Now, I realize I’m fortunate, that calling this a “struggle” (which I generally avoid) may be laughable, given that a lot of people out there have genuine struggles with health, job security (or job loss), and other issues brought about by lockdowns and such. And when I think about that, the thoughts spiral downward even more.

This is a weird variation of the compulsion to compare one’s life to others — one of the worst hazards of social media. My life’s not so bad, right? I’m paralyzed with anxiety and exhaustion and physical pain, yeah. But hey, I still have a job that I can do from home, I have a family that loves me, and I’m otherwise in reasonably good health. And that all means I’ve no right to blow off loyal friends and turn inward, right? (Okay, blowing off loyal friends is wrong.)

There are articles and blog posts that address this sort of thing. Psychology Today, for instance:

You have the right to feel whatever you are feeling, regardless of what others have been through relative to your experience. Feeling your feelings doesn’t make you ungrateful for what you have; it makes you human.

Compounding these feelings is that we have a tendency to compare ourselves to others. This can be reinforced by society: For example, people tell us about someone they feel has exeprienced more suffering than we have. A friend may mean well when they say, “At least you aren’t in ____________’s situation,” but that invalidates your experience. …

You have a right to feel what you feel, regardless of what others say or how you view your challenges in light of others' suffering. Everyone has challenges; just different ones. Your challenges are a challenge to you, and that makes them valid. Period.

Chad at the No Stigmas blog makes this point: “Nobody gets to decide who deserves who gets help. Nobody gets to decide who might have it worse.” He goes on (as does the Psychology Today article) to urge the reader to find someone to help you: “If the first person you go to doesn’t help, then go to another, and another until somebody helps you. Somebody will help you. They can’t fix you, but they can help you.” (Emphasis mine.)
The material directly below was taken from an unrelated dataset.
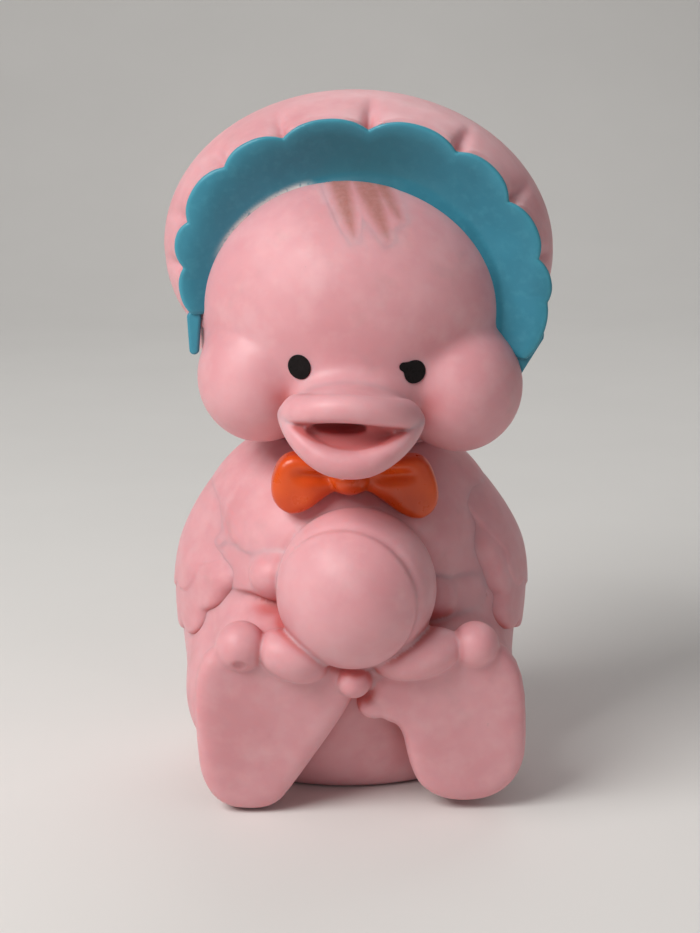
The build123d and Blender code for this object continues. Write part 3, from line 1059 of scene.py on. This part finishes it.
def orange_paint():
    """Thick semi-gloss paint, with painted shade that darkens it in the folds."""
    n = Nodes("orange_paint", 0.3, coat=0.12, subsurface=0.12, radius=(1.0, 0.35, 0.1), scale=0.0012)
    n.set("Coat Roughness", 0.22)
    base = n.mix(n.curve(n.noise(7), (0.35, 0), (0.7, 1)), (0.72, 0.088, 0.004), (0.60, 0.058, 0.003))
    # Painted shade: darker where the bow is enclosed.
    fold_shade = n.curve(n.mark("crease"), (0.35, 0), (0.8, 0.75))
    colour = n.mix(fold_shade, base, (0.42, 0.035, 0.004))
    thin = n.curve(n.noise(2.2, 5), (0.62, 0), (0.80, 0.35))
    colour = n.mix(thin, colour, (0.74, 0.17, 0.03))
    waves = n.bump(n.noise(1.8, 3), 0.06, 0.4)
    return n.finish(colour, n.curve(n.noise(3, 3), (0.3, 0.24), (0.7, 0.42)), waves)


def black_paint():
    n = Nodes("black_paint", 0.3)
    n.set("Specular IOR Level", 0.1)
    colour = n.mix(n.noise(1.2, 3), (0.006, 0.005, 0.005), (0.014, 0.011, 0.011))
    waves = n.bump(n.noise(0.9, 2), 0.05, 0.4)
    return n.finish(colour, n.curve(n.noise(1.0, 2), (0.3, 0.24), (0.7, 0.36)), waves)


def brown_paint():
    """A thin sprayed coat that fades into the rubber at its edges."""
    n = rubber_nodes("brown_paint")
    grain = n.curve(n.noise(0.9, 4), (0.3, 0.75), (0.7, 1.0))
    cover = n.times(n.mark("cover"), grain)
    return rubber_finish(n, n.mix(cover, rubber_colour(n), (0.36, 0.135, 0.095)))


def moulded_plastic(name, light, dark, roughness, coat=0.0):
    n = Nodes(name, roughness, coat=coat)
    colour = n.mix(n.curve(n.noise(2.4, 4), (0.35, 0), (0.75, 1)), light, dark)
    waves = n.bump(n.noise(0.5, 2), 0.02, 0.4)
    rough = n.curve(n.noise(1.6, 3), (0.3, roughness - 0.06), (0.7, roughness + 0.08))
    return n.finish(colour, rough, waves)


RUBBER = pink_rubber()
BLUE = blue_paint()
ORANGE = orange_paint()
BLACK = black_paint()
BROWN = brown_paint()
PLASTIC = moulded_plastic("white_plastic", (0.80, 0.79, 0.74), (0.68, 0.66, 0.60), 0.42)
FILM = moulded_plastic("reed_film", (0.74, 0.72, 0.66), (0.62, 0.60, 0.55), 0.24, coat=0.3)


# -------- pieces


def lined(name, skin, box, step, pose, material, marks, shade=None):
    """A closed piece of its own, with marks worked out by functions of its points.

    shade is the field whose slope gives the normals, if it isn't the piece's own skin.
    """
    points, quads, _ = largest_shell(*contour([skin], box[0], box[1], step))
    corner = unit_rows(slope_of(shade or skin, points))[quads].reshape(-1, 3)
    values = {key: mark(points) for key, mark in marks.items()}
    return mesh_piece(name, points, quads, pose, material, corner, values)


def put(piece, body, node):
    """The piece rides on a body and stands for a CAD node, whose own part is hidden."""
    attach(piece, body)
    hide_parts(node)


# The pieces of each blended skin: the corners of each one's grid, and the grid's step.
HEAD_PIECES = {
    "face_skin": ((-35, -29, 65), (34, 34, 121), 0.60),
    "bill_upper": ((-18, -41, 70), (17, -10, 89), 0.40),
    "bill_lower": ((-16, -41, 64.5), (15, -8, 79), 0.40),
}
BODY_PIECES = {
    "body_skin": ((-36, -34, -1), (36, 37, 67), 0.62),
    "ball": ((-19, -42, 20), (19, -4, 63), 0.50),
    "hand_right": ((-37, -26, 34), (-5, 6, 53), 0.42),
    "hand_left": ((4, -26, 29), (37, 6, 49), 0.42),
    "foot_right": ((-34, -36, -1), (8, -6, 42), 0.42),
    "foot_left": ((-6, -36, -1), (34, -6, 42), 0.42),
}
BOW_PIECES = {
    "bow_knot": ((-6, -25, 57), (5, -12, 67), 0.28),
    "bow_loop_right": ((-17, -25, 53), (0, -11, 69), 0.28),
    "bow_loop_left": ((-2, -25, 52), (18, -11, 69), 0.28),
}


def make_group(pieces, skin, forms, body, pose, material, least_shade=None):
    """One blended skin, cut apart where its forms meet. What is on the body gets its own copy of its
    mesh.
    """
    for index, (name, (low, high, step)) in enumerate(pieces.items()):
        region = region_of(forms, index)
        piece = moulded(name, skin, (low, high), step, pose, material, region, least_shade=least_shade)
        put(piece, body, name)
        if body == "body":
            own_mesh(piece)


def make_bonnet():
    crown = moulded(
        "bonnet_crown", crown_skin, ((-38.5, -17, 70.5), (38.5, 41.5, 131.5)), 0.60, HEAD_POSE, RUBBER
    )
    put(crown, "head", "bonnet_crown")

    # How far in from the scalloped rim a point lies, 0 on the rim; it sets where the painted highlight
    # lies.
    def edge(p):
        radius, angle = polar(p)
        return np.clip((scallop_radius(angle) - radius) / 3.0, 0, 1)

    # Where the painted highlight lies: along the lining's lip against the head, on one side only.
    def lip_highlight(p):
        angle = polar(p)[1]
        inner = np.exp(-((head_skin(p) / 0.55) ** 2))
        return inner * ease(-angle, 25, 35) * (1 - ease(-angle, 70, 85))

    def shade(p):
        angle = polar(p)[1]
        return np.exp(-((angle / 45) ** 2)) * edge(p)

    lining = lined(
        "bonnet_lining", lining_skin, ((-37.5, -18, 80), (35.5, -5, 128)), 0.42, HEAD_POSE, BLUE,
        {"edge": edge, "lip_highlight": lip_highlight, "shade": shade},
    )
    put(lining, "head", "bonnet_lining")
    for name, (top, end, wide, narrow, front) in TIES.items():

        def ribbon(p, top=top, end=end, wide=wide, narrow=narrow, front=front):
            flat = p * (1, 0, 1)
            sheet = np.abs(p[:, 1] - front - TIE_THICK / 2) - TIE_THICK / 2
            return meet(capsule(flat, top, end, wide, narrow), sheet, 1.0)

        low = np.minimum(top, end) - wide - 1 + (0, front - 1, 0)
        high = np.maximum(top, end) + wide + 1 + (0, front + TIE_THICK + 1, 0)
        piece = lined(
            name, ribbon, (low, high), 0.22, HEAD_POSE, BLUE,
            # A faint painted highlight over the whole tie.
            {"edge": lambda p: np.full(len(p), 0.4)},
        )
        put(piece, "head", name)


def make_marks():
    """Eyes and hair, thin coats of paint on the face."""
    for name, (x, z, _, half_height, _) in EYES.items():
        reach = half_height + 1.2
        box = ((x - reach, -29, z - reach), (x + reach, -19, z + reach))
        piece = lined(name, partial(eye_coat, name), box, 0.14, HEAD_POSE, BLACK, {})
        put(piece, "head", name)

    hair = lined(
        "forelock", hair_coat, ((-9, -26, 104), (12, -10, 118)), 0.22, HEAD_POSE, BROWN,
        {
            "cover": lambda p: 0.8 * ease(hair_depth(p), -1.0, 1.3),
            # Painted shade in the face's creases, under the hair too.
            "crease": lambda p: hollow(head_skin, p, unit_rows(slope_of(head_skin, p)), CREASE_SHADE_REACH),
        },
        head_skin,
    )
    put(hair, "head", "forelock")


def make_wings():
    for name, side in (("wing_right", -1), ("wing_left", 1)):
        low, high = sorted((side * WING_ROOT, side * 38))
        skin = wing_skin(name)

        # Wing and body together: the painted shade of the creases is worked out from them, so it also
        # fills the crease under the wing's edge.
        def whole(p, skin=skin):
            return np.minimum(skin(p), body_skin(p))

        box = ((low, -17, 23), (high, 34, 62))
        piece = moulded(name, skin, box, 0.48, BODY_POSE, RUBBER, wing_back, whole)
        put(piece, "left_wing" if side > 0 else "right_wing", name)


def finish_squeaker():
    """The squeaker's CAD shapes are right, so they stay, with moulded plastic and film."""
    strip = ("reed_root", "reed_tongue")
    for name in ("squeaker_cup", "squeaker_cap", "reed_tube", "reed_clamp", "reed_shim", *strip):
        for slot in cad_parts[name].material_slots:
            slot.material = FILM if name in strip else PLASTIC


# -------- stage, light and camera


def make_floor():
    """A pale floor that runs up into a wall far behind."""
    size, wall_y, wall_top, bend, facets = 3.0, 0.9, 2.5, 0.35, 12
    profile = [(-size, 0.0), (wall_y - bend, 0.0)]
    for i in range(1, facets + 1):
        a = math.radians(90 * i / facets)
        profile.append((wall_y - bend + bend * math.sin(a), bend - bend * math.cos(a)))
    profile.append((wall_y, wall_top))
    verts = [(x, y, z) for y, z in profile for x in (-size, size)]
    faces = [(2 * i, 2 * i + 1, 2 * i + 3, 2 * i + 2) for i in range(len(profile) - 1)]
    mesh = bpy.data.meshes.new("floor")
    mesh.from_pydata(verts, [], faces)
    mesh.polygons.foreach_set("use_smooth", [True] * len(faces))
    floor = bpy.data.objects.new("floor", mesh)
    bpy.context.scene.collection.objects.link(floor)
    n = Nodes("floor_paper", 0.85)
    shade = n.mix(n.noise(60, 2), (0.74, 0.73, 0.71), (0.78, 0.77, 0.75))
    mesh.materials.append(n.finish(shade, n.curve(n.noise(40, 2), (0.3, 0.8), (0.7, 0.9))))


def area_light(name, place, target, size, watts, colour):
    light = bpy.data.lights.new(name, "AREA")
    light.shape = "RECTANGLE"
    light.size, light.size_y = size
    light.energy = watts
    light.color = colour
    lamp = bpy.data.objects.new(name, light)
    lamp.location = place
    lamp.rotation_euler = (Vector(target) - Vector(place)).to_track_quat("-Z", "Y").to_euler()
    bpy.context.scene.collection.objects.link(lamp)


def make_light():
    middle = (0.0, 0.0, 0.065)
    area_light("key", (-0.42, -0.36, 0.54), middle, (0.45, 0.35), 5.1, (1.0, 0.985, 0.965))
    area_light("fill", (0.50, -0.50, 0.30), middle, (0.6, 0.6), 0.25, (0.95, 0.97, 1.0))
    area_light("back", (0.15, 0.55, 0.60), middle, (0.6, 0.4), 1.2, (1.0, 1.0, 1.0))
    world = bpy.data.worlds.new("studio")
    world.use_nodes = True
    sky = next(n for n in world.node_tree.nodes if n.type == "BACKGROUND")
    sky.inputs["Color"].default_value = (0.94, 0.91, 0.90, 1)
    sky.inputs["Strength"].default_value = 0.21
    bpy.context.scene.world = world


CAMERA_TARGET = (-2.34, 8.25, 58.25)
CAMERA_DISTANCE = 390.0
CAMERA_ELEVATION = 13.0
CAMERA_LENS = 77.2


def make_camera():
    data = bpy.data.cameras.new("camera")
    data.lens = CAMERA_LENS
    data.sensor_width = 36.0
    up = math.radians(CAMERA_ELEVATION)
    back = Vector((0, -math.cos(up), math.sin(up)))
    camera = bpy.data.objects.new("camera", data)
    camera.location = (Vector(CAMERA_TARGET) + back * CAMERA_DISTANCE) * MM
    camera.rotation_euler = (-back).to_track_quat("-Z", "Y").to_euler()
    bpy.context.scene.collection.objects.link(camera)
    bpy.context.scene.camera = camera


bpy.context.scene.view_settings.view_transform = "Standard"
make_floor()
make_light()
make_camera()
make_group(HEAD_PIECES, head_skin, head_forms, "head", HEAD_POSE, RUBBER, mouth_shade)
make_bonnet()
make_marks()
make_group(BODY_PIECES, body_skin, body_forms, "body", BODY_POSE, RUBBER)
make_wings()
make_group(BOW_PIECES, bow_skin, bow_forms, "body", BODY_POSE, ORANGE)
finish_squeaker()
Tim Challies, a blogger speaking from a faith perspective, speaks to me most clearly on this topic:

Our God is not some distant ruler exercising indifferent authority over the universe but a present helper in our times of trouble — our every time of trouble. He does not demand that we justify our pains before feeling them or rationalize our tears before shedding them. He is “our refuge and strength, a very present help in trouble” (Psalm 46:1). He does not insist our trouble rise to a certain degree or extent before he becomes that refuge and strength. He is at all times and in every situation “the Father of mercies and the God of all comfort” (2 Corinthians 1:3).

In your illness, in your pain, in your suffering, don’t immediately compare yourself to others, and don’t feel the need to justify your sorrow before God. Don’t wallow silently and stoically. Turn first to your Father, cry out to him, and receive his comfort.

(I could dive into the whole Catholic theology of redemptive suffering here, especially as it’s smack in the middle of the Triduum as I write this, but that’s for another time. It’s not that I disagree with the idea of redemptive suffering, and many times I take great comfort in it. But right now, advice to “offer it up” — however well-meaning it is — really doesn’t click with me. It will eventually. It usually does.)

So, yeah, I guess I was sick of everybody. And sick of myself.

Time to stop withdrawing and stop trying to suck it up. Time to reconnect, even if it might be risky or painful. Time to find some help.